# [GIVEN RECORDS]
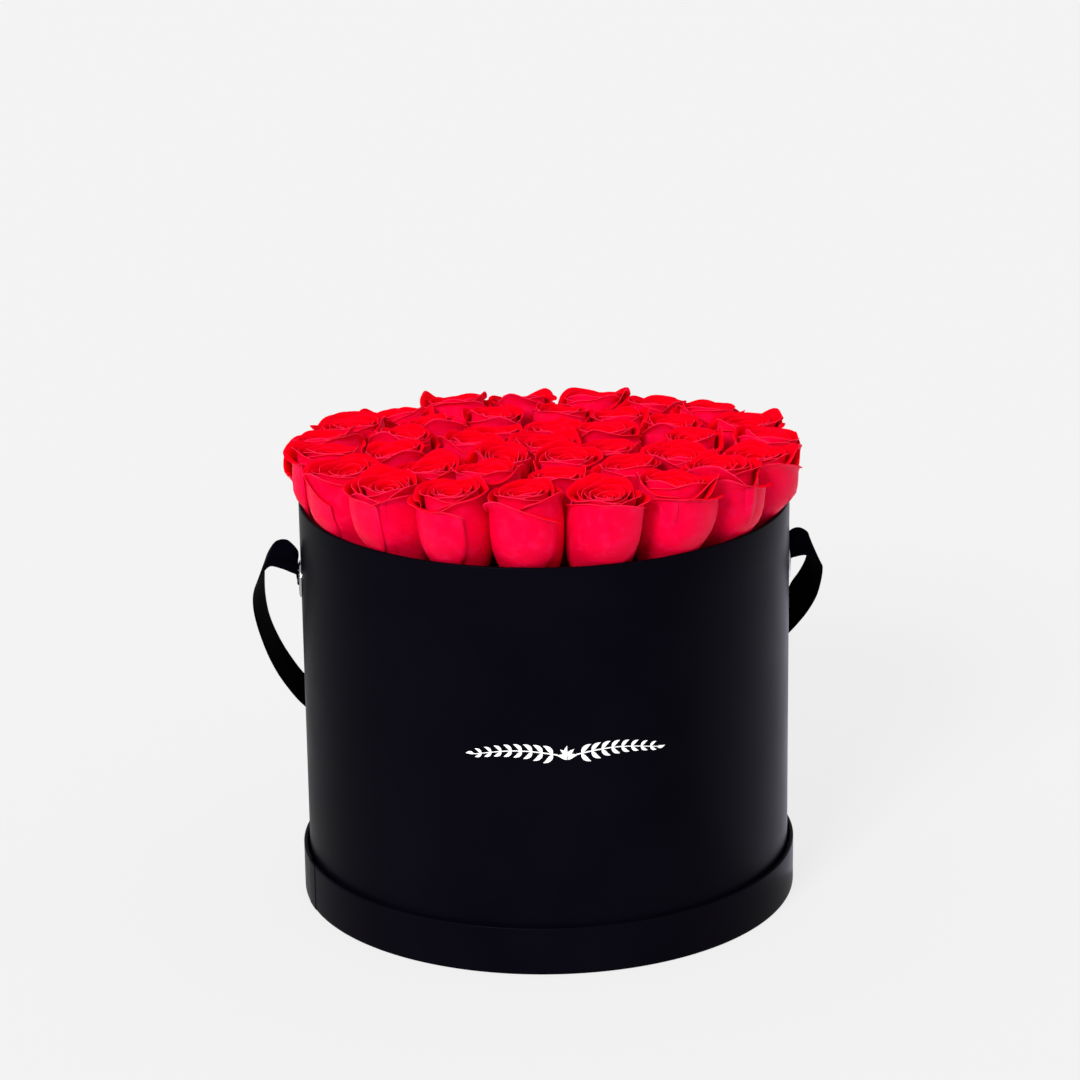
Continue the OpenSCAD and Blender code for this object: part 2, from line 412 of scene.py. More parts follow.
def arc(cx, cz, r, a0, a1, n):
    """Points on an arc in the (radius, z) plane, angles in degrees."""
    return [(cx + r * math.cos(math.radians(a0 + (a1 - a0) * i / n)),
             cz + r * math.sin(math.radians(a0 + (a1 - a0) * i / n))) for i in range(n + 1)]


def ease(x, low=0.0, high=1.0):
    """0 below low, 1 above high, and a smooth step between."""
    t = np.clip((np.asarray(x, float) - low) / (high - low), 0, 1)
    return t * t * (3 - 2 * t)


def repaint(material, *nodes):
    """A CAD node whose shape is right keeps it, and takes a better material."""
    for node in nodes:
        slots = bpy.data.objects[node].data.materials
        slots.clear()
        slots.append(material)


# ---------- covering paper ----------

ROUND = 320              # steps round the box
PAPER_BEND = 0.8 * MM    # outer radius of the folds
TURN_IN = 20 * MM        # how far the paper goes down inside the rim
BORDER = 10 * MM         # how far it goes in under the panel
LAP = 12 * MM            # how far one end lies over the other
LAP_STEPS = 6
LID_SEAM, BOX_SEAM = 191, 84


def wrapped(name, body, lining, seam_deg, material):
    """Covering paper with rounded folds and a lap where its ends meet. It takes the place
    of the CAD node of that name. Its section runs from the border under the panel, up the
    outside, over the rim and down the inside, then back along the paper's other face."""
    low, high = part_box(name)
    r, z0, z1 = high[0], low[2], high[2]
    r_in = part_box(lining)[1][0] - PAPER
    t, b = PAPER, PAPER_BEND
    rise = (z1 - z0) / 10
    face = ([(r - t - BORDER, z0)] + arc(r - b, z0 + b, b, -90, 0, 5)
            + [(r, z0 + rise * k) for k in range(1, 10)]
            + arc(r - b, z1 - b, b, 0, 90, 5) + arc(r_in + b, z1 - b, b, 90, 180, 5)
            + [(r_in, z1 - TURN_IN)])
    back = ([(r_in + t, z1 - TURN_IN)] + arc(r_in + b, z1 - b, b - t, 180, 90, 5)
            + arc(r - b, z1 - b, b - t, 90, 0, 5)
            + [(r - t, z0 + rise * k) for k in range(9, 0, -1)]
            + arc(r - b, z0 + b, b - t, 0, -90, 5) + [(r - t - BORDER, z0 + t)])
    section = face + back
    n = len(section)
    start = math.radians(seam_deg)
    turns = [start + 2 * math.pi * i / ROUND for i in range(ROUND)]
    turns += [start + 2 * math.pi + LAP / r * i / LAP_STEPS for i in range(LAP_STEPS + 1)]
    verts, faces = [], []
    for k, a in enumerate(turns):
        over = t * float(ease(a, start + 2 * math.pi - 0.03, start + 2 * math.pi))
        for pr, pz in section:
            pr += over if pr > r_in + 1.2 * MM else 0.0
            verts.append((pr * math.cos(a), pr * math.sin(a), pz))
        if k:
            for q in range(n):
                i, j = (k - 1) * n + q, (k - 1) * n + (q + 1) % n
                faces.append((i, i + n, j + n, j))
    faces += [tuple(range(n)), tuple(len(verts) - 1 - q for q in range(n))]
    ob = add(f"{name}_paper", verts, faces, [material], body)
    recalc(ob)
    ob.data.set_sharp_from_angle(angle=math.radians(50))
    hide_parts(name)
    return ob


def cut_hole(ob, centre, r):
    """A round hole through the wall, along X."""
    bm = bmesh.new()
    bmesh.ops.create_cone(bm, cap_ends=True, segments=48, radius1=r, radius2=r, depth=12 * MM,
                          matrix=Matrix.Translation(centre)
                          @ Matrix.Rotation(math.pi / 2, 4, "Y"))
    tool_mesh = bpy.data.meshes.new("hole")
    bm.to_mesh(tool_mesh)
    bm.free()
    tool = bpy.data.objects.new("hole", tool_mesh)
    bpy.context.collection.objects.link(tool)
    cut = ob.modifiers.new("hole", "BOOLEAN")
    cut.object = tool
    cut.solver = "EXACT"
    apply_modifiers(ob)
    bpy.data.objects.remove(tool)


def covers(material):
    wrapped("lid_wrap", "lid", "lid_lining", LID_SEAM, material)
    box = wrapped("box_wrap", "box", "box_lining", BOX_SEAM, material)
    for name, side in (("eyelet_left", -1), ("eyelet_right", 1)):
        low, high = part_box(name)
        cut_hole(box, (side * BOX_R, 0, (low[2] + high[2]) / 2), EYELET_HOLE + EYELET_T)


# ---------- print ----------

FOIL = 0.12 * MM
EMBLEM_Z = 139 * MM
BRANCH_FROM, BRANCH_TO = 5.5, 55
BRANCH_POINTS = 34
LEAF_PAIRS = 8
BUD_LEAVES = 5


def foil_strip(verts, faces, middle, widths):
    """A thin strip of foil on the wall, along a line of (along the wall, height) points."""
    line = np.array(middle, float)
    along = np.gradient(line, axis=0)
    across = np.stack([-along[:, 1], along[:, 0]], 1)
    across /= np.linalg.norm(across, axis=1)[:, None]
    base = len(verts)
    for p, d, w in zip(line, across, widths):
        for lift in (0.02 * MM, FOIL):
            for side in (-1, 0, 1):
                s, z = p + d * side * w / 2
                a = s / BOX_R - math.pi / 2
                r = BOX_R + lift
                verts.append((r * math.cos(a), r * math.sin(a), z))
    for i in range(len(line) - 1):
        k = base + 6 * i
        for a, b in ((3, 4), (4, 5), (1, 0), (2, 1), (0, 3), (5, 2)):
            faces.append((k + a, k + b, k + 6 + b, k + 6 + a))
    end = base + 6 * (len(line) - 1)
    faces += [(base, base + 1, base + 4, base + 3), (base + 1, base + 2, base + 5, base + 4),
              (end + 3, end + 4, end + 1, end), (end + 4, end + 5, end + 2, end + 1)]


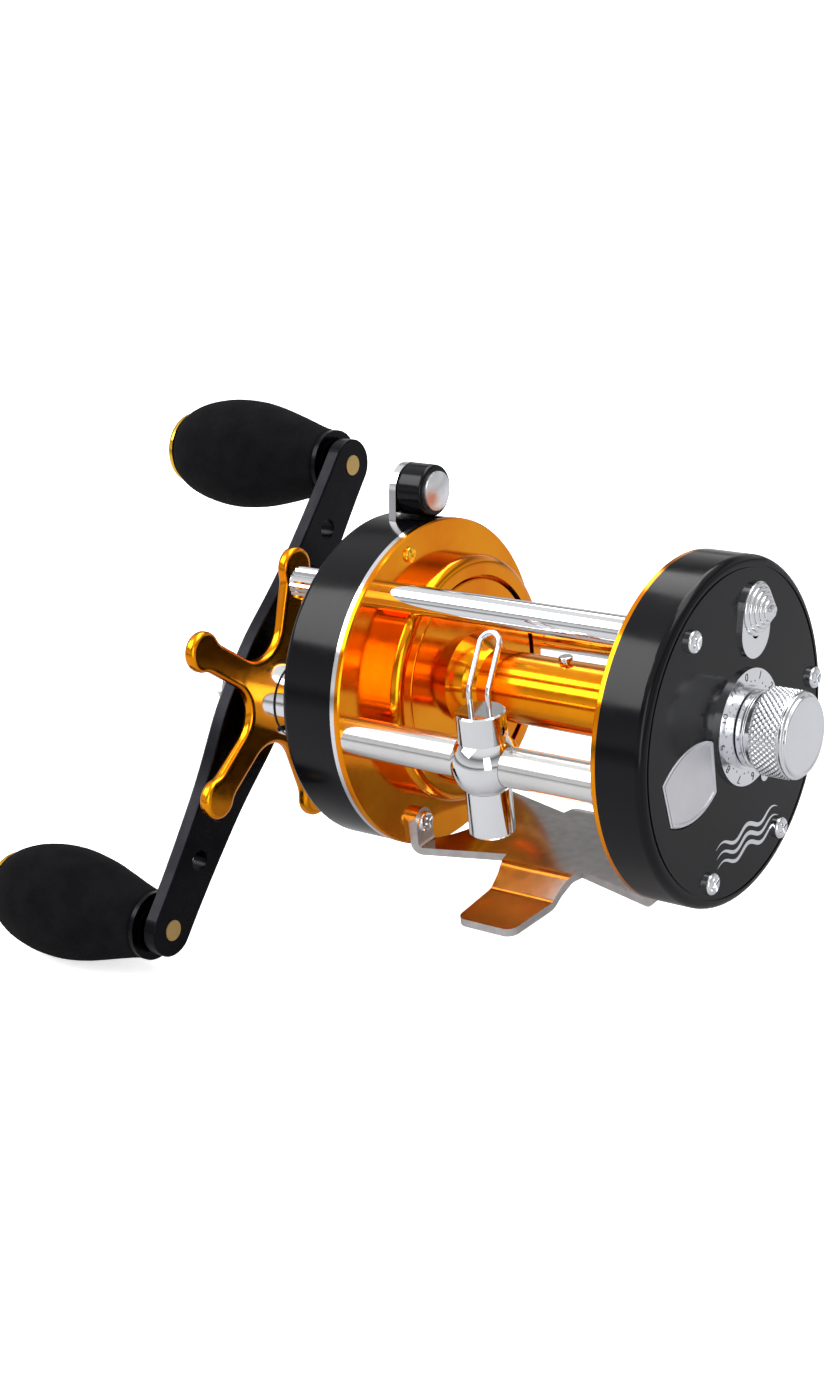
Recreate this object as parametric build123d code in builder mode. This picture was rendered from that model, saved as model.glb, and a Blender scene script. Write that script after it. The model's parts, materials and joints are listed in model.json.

# [EXERCISE DETAILS]
Pull out and copy each line containing the string "code".

# [RIGHT ANSWER]
Continue the OpenSCAD and Blender code for this object: part 2, from line 412 of scene.py. More parts follow.
Recreate this object as parametric build123d code in builder mode. This picture was rendered from that model, saved as model.glb, and a Blender scene script. Write that script after it. The model's parts, materials and joints are listed in model.json.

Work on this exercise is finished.